WHAT THE TASK ASKS:
Please quote exactly the opening lines of the data, from the first line to the one where "return Pos(0, 0, SCREW_UP) * collar_place()" appears.

INFORMATION SHOWN:
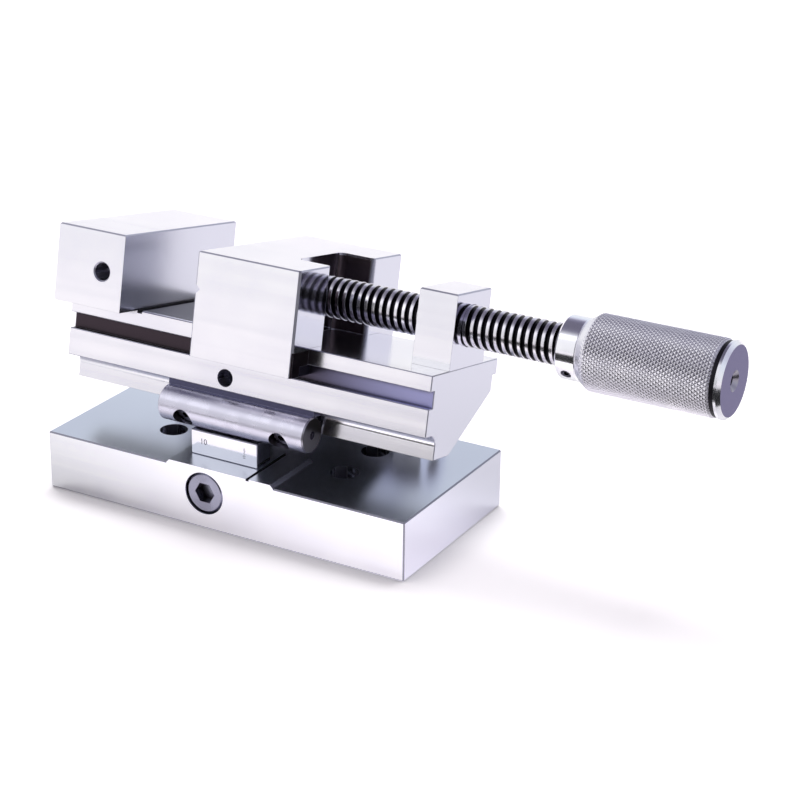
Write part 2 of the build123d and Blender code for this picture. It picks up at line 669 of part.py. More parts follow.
def collar_set_screw():
    top = COLLAR_R - COLLAR_SCREW_SINK
    screw = Pos(0, 0, top) * set_screw(COLLAR_SCREW_R, top - SPIGOT_R)
    return Pos(0, 0, SCREW_UP) * collar_place() * screw


def handle():
    """The grip, bored for the screw's spigot, with a web for its screw."""
    grip = rod_x(HANDLE_R, HANDLE_X + NOSE_L, GRIP_END)
    grip = chamfer(round_edges(grip).sort_by(Axis.X)[-1], GRIP_END_EDGE)
    nose = Rot(Y=90) * Cone(HANDLE_R - NOSE_RISE, HANDLE_R, NOSE_L)
    grip += Pos(HANDLE_X + NOSE_L / 2, 0, 0) * nose
    grip += rod_x(HANDLE_R - END_GROOVE_DEPTH, GRIP_END - PAST, HANDLE_END)
    grip -= rod_x(SPIGOT_R, HANDLE_X - PAST, HANDLE_X + SPIGOT_L)
    grip -= rod_x(HANDLE_SCREW_R, HANDLE_X + SPIGOT_L - PAST, WEB_END + PAST)
    grip -= rod_x(HANDLE_BORE_R, WEB_END, HANDLE_END + PAST)
    return Pos(0, 0, SCREW_UP) * grip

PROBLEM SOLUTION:
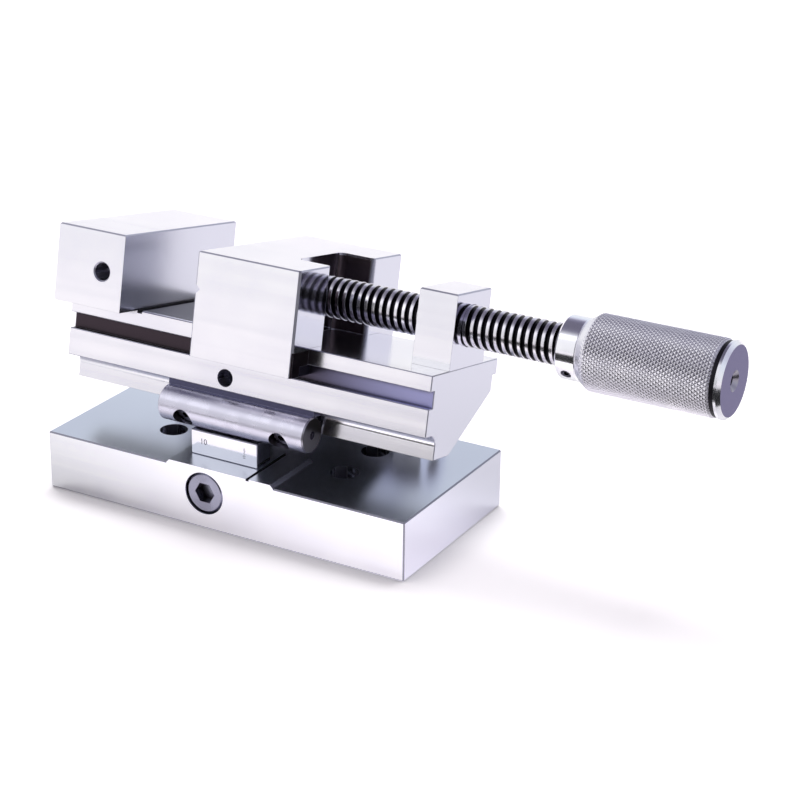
Write part 2 of the build123d and Blender code for this picture. It picks up at line 669 of part.py. More parts follow.
def collar_set_screw():
    top = COLLAR_R - COLLAR_SCREW_SINK
    screw = Pos(0, 0, top) * set_screw(COLLAR_SCREW_R, top - SPIGOT_R)
    return Pos(0, 0, SCREW_UP) * collar_place() * screw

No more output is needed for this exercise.